A majority of insurance brokers says that fewer than 10% of their small commercial property clients and under 20% of medium-sized accounts have purchased terrorism coverage since federal legislation required insurers to start offering it last November, according to a survey by the Council of Insurance Agents & Brokers (CIAB), a trade group, published March 24.

Even in New York, one of four cities given a "Tier 1" rating by the insurance industry for the highest risk of another terrorist attack, only about one in eight commercial clients are adding terrorism coverage to their policies, according to John DeMartini, senior vice president at Towers Perrin Reinsurance, a broker in Stamford, CT.

About one in three or four New York City businesses are placing initial orders for terrorism coverage, but about half of those decide to cancel "when they see the bill," he added.

Because it is difficult to quantify terrorism risk, some managers are not paying enough attention to the issue, noted conference chairman Howard Kunreuther, co-director of the Wharton Risk Management Center. They need to abandon the view that "Im not thinking about this and I m not putting my money into something I dont think is going to happen," he said.

Terrorism premiums nationwide add about 10% to the cost of existing insurance policies for small and medium-sized companies, and 20% or less for large accounts, according to the CIAB. But the costs are predictably higher in those cities -- New York, San Francisco, Washington, D.C. and Chicago -- that have been classified as a "Tier 1" risk.

One broker quoted by another trade group, the Independent Insurance Agents & Brokers of America, reported a 17% loading for terrorism coverage on apartment buildings in The Bronx, N.Y. Significantly, the client declined the coverage, which would have cost $18,000 a year.

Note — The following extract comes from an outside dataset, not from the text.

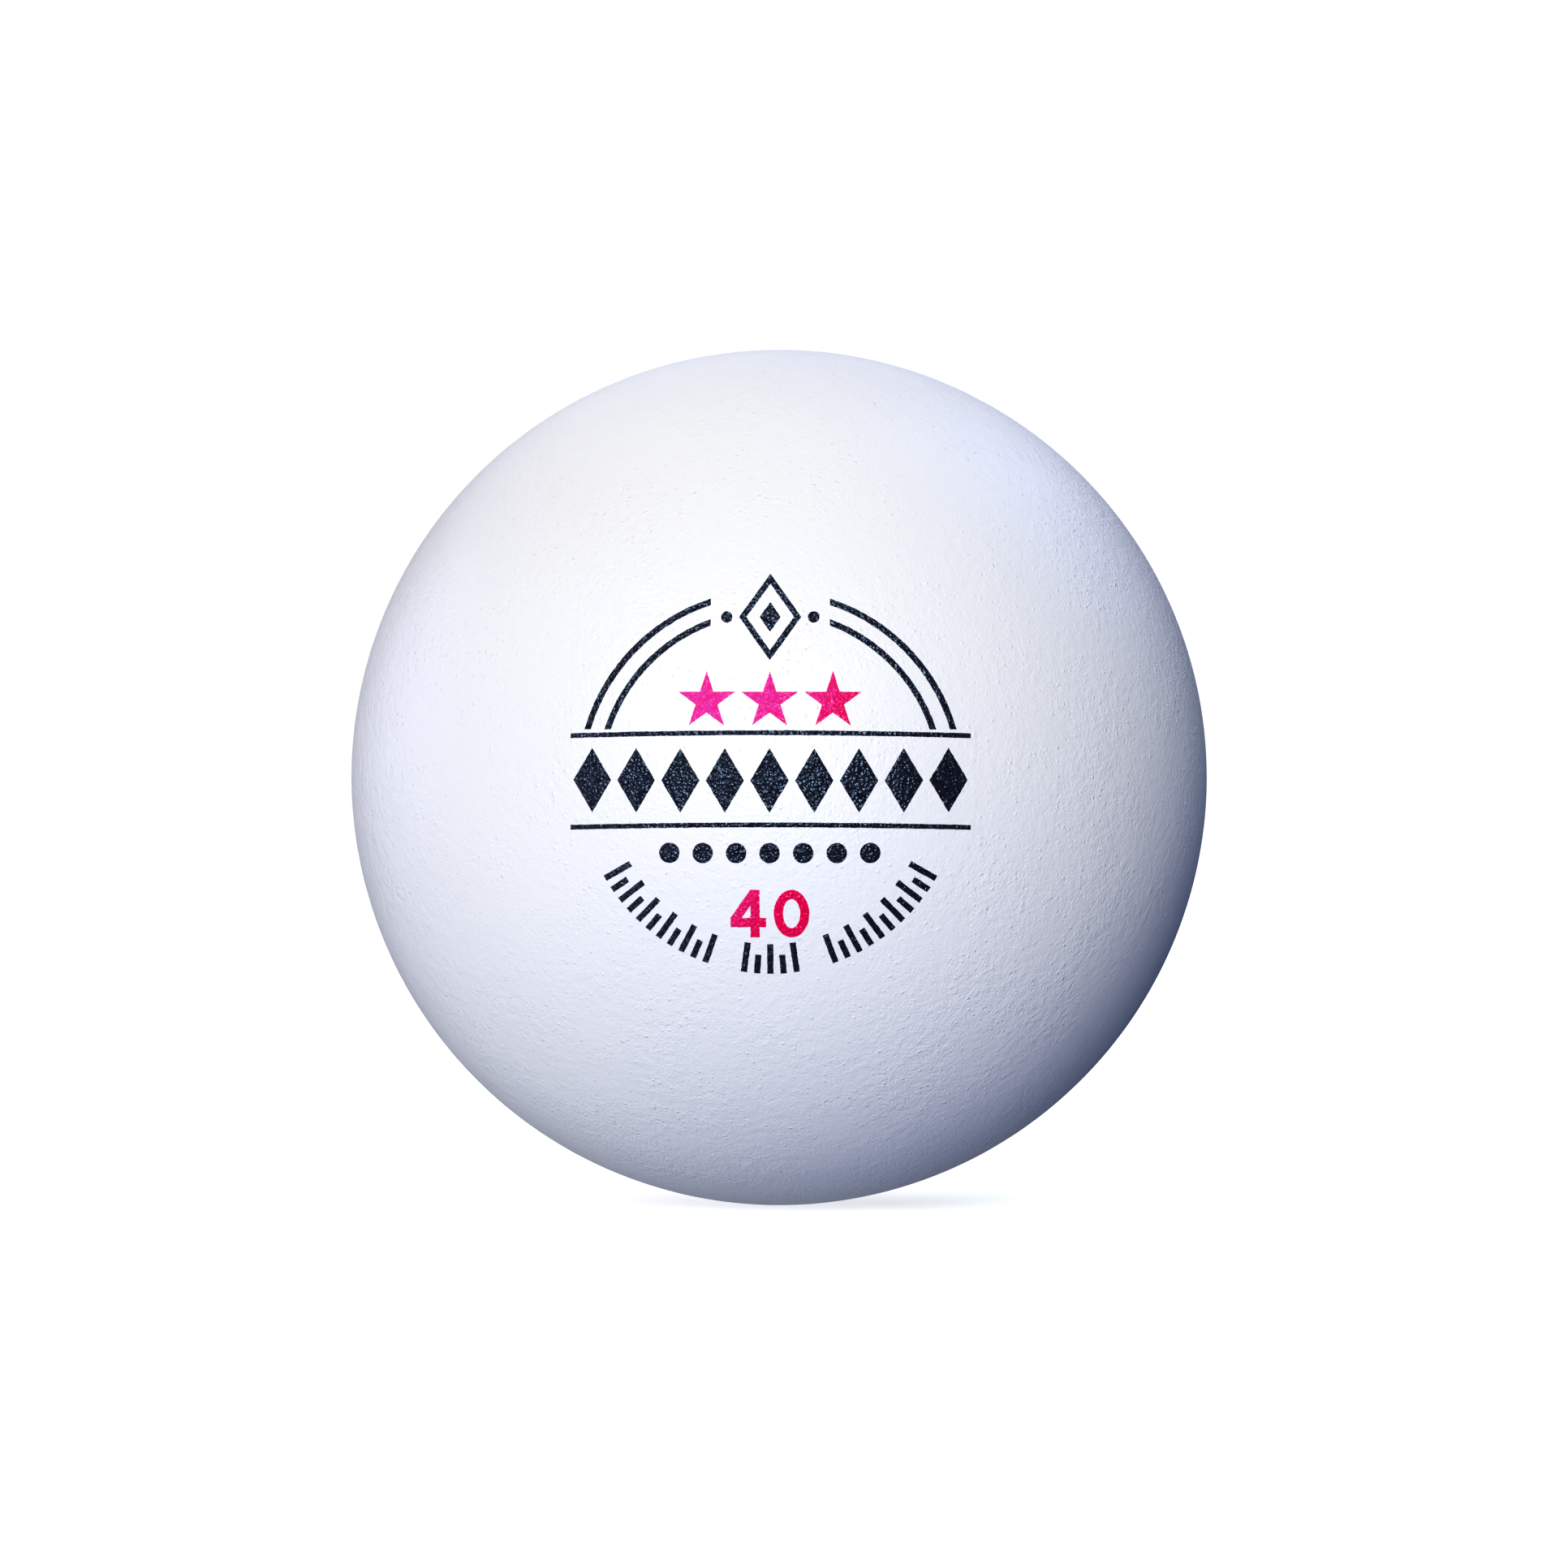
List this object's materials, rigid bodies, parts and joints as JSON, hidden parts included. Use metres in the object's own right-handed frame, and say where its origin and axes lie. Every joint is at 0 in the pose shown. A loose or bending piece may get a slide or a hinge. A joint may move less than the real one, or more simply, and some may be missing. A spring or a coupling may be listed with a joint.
{
  "type": "table tennis ball",
  "caption": "Hollow white table tennis ball: moulded matte half-shells cemented at a lapped seam, with a black and pink print on one half.",
  "frame": {"origin": "the ball's centre, in the plane of the seam", "axes": "-Y out through the middle of the print, +Z to the top of the print, +X to the right of the print as it is read; the seam lies in the plane Y = 0"},
  "size_m": [0.0402, 0.0402, 0.0402],
  "materials": {
    "shell_abs": "white ABS with a fine even grain, matte",
    "cement": "solvent cement, dried and buffed flush with the shells",
    "ink_black": "blue-black pad-printing ink, satin, following the grain under it",
    "ink_pink": "pink-red pad-printing ink, satin, following the grain under it"
  },
  "bodies": {
    "root": {"front_half_shell": "shell_abs", "rear_half_shell": "shell_abs", "seam_cement": "cement", "print_arcs": "ink_black", "print_emblem": "ink_black", "print_rules": "ink_black", "print_lozenge_band": "ink_black", "print_dots": "ink_black", "print_scale": "ink_black", "print_stars": "ink_pink", "print_numerals": "ink_pink"}
  },
  "joints": []
}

Another broker seeking terrorism coverage for a building in San Francisco received a quote that would have doubled the client s existing $600,000 premium for earthquake insurance, according to the February survey. Again, the coverage was declined pending the receipt of further quotes. An insurance wholesaler in Wisconsin, by contrast, reported terrorism loadings of between 4% and 10% on existing policies.

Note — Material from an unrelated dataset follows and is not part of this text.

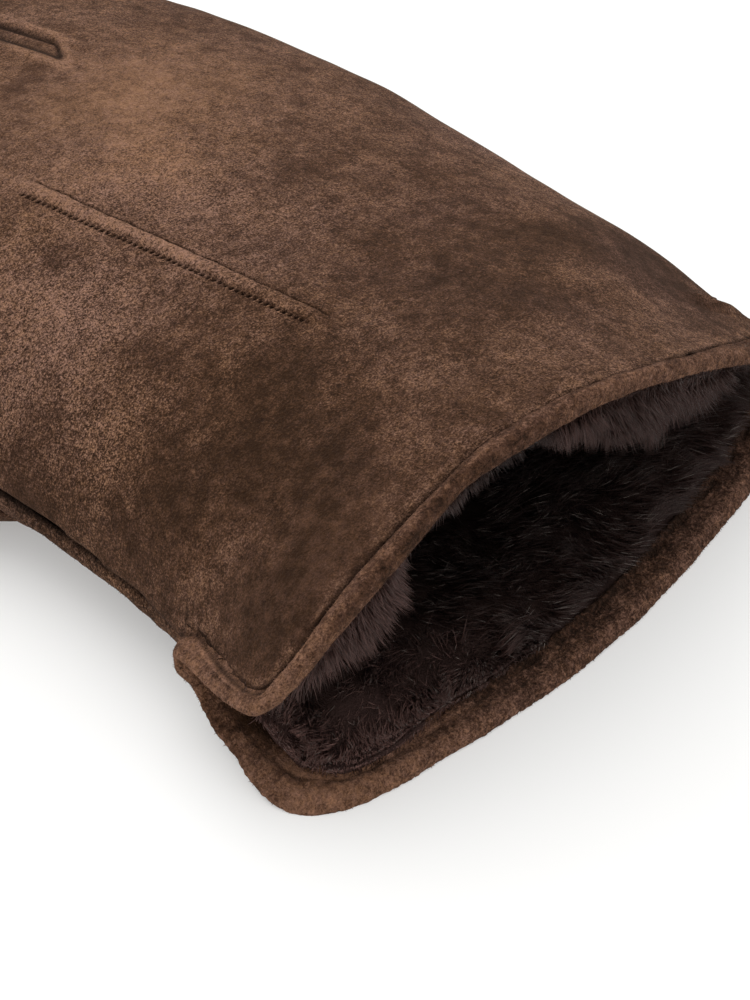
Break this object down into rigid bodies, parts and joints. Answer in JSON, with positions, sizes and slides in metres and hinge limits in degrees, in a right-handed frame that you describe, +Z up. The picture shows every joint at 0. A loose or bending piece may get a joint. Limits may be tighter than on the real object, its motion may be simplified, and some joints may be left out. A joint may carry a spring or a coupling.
{
  "type": "suede glove",
  "caption": "Suede dress glove with a dark fur lining, rolled cuff binding, side vent and stitched tucks on the back, lying palm down.",
  "frame": {"origin": "middle of the glove's outline, on the surface that it lies on", "axes": "+X across the hand from the thumb side to the little finger side, +Y from the cuff to the fingertips, +Z up out of the back of the hand"},
  "size_m": [0.156, 0.2684, 0.0396],
  "materials": {
    "suede": "brown suede with a brushed, mottled nap",
    "binding": "golden brown suede, rolled and fuzzy at the edge",
    "fur": "dark brown to black dense fur with a soft gloss"
  },
  "bodies": {
    "root": {"back_panel": "suede", "palm_panel": "suede", "thumb": "suede", "fourchette_index_middle": "suede", "fourchette_middle_ring": "suede", "fourchette_ring_little": "suede", "cuff_binding": "binding", "fur_lining": "fur"}
  },
  "joints": []
}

"Small, relatively low-profile accounts seem to be able to find terrorism coverage at a reasonable cost but many are opting not to buy it because they dont think they are at risk," said CIAB President Ken Crerar in a statement accompanying the survey. "On the other hand, some of the riskier operations, with real exposures, choose to do without coverage because of the cost."

Insurers are now required by the Terrorism Risk Insurance Act to offer coverage against foreign, but not domestic, terrorism. The federal government has agreed to underwrite most of the risk for the three-year life of the Act as a substitute for the reinsurance industry, which largely withdrew from coverage after suffering about three-quarters of the $40 billion losses stemming from the September 11 attacks.

Overall, insurers seem to be following guidelines for terrorism pricing published by the New Jersey-based Insurance Services Office, an advisory company to the industry, said spokesman Dave Dasgupta. For Tier 1 cities, the guidelines recommend a premium of 3 cents per $100 of coverage. For the Tier 2 cities of Philadelphia, Seattle, Los Angeles, Houston, and Boston, the premium is 1.8 cents, and for Tier 3, representing all other areas, the premium is 0.1 cent.

"Opportunistic Pricing"

As primary insurers look to spread their risk, reinsurers are seeking to offset their September 11 losses with some "opportunistic" pricing, the Wharton conference heard. A sample cover quoted by DeMartini as being representative of the market showed one insurer agreeing to pay a premium of $900,000 for $9 million worth of terrorism coverage. This 10% "rate on line" is dramatically higher than the generally agreed probability of a terrorist attack occurring, DeMartini said. Thats more likely to be about 0.5%, on which a reinsurer would normally charge a small technical margin.